The Government of Her Britannic Majesty engages to see that there is entire freedom of commerce and navigation, without distinction of flag, in the territory of North Borneo administered by the company styled “British North Borneo Company.”


If the Governments of Great Britain and of Germany have not refused their adhesion to the present Protocol within a period of fifteen days from this date or if they notify their adhesion before the expiration of this period through their undersigned representatives, the present declarations shall immediately come into force.

Done at Madrid, March 7th, 1885.

(L. S.) R. B. D. MORIER.


(L. S.) P. C. SOLMS.


10 This copy of the Protocol was supplied by the Philippine Embassy in London.
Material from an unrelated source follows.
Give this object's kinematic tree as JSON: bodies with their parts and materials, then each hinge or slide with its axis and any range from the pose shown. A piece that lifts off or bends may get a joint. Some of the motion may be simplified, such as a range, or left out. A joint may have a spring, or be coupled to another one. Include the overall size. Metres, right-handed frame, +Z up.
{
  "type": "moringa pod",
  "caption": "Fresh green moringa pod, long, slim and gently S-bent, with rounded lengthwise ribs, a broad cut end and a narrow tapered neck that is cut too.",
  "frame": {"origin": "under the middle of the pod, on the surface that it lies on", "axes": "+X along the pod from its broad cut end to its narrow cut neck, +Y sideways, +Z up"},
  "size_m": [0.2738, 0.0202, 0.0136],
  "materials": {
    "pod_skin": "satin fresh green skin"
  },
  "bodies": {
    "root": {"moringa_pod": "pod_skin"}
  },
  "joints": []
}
The British claim that under this Protocol Spain renounced sovereignty over North Borneo. It is clear, however, that Spain renounced only nominal “claims,” not sovereignty, over North Borneo. (Letter of Earl Granville to Mr. Morier, dated Dec. 7, 1881; Article III of the Protocol of 1885.) There was no thought at all that Spain was transferring sovereignty over North Borneo to Great Britain, because Spain had never acquired sovereignty over said territory at all.

“The Protocol merely acknowledges that North Borneo was within British sphere of influence and in International Law, this is not a mode of acquisition, either of territory or of rights of sovereignty.” (Pages 23 and 27.)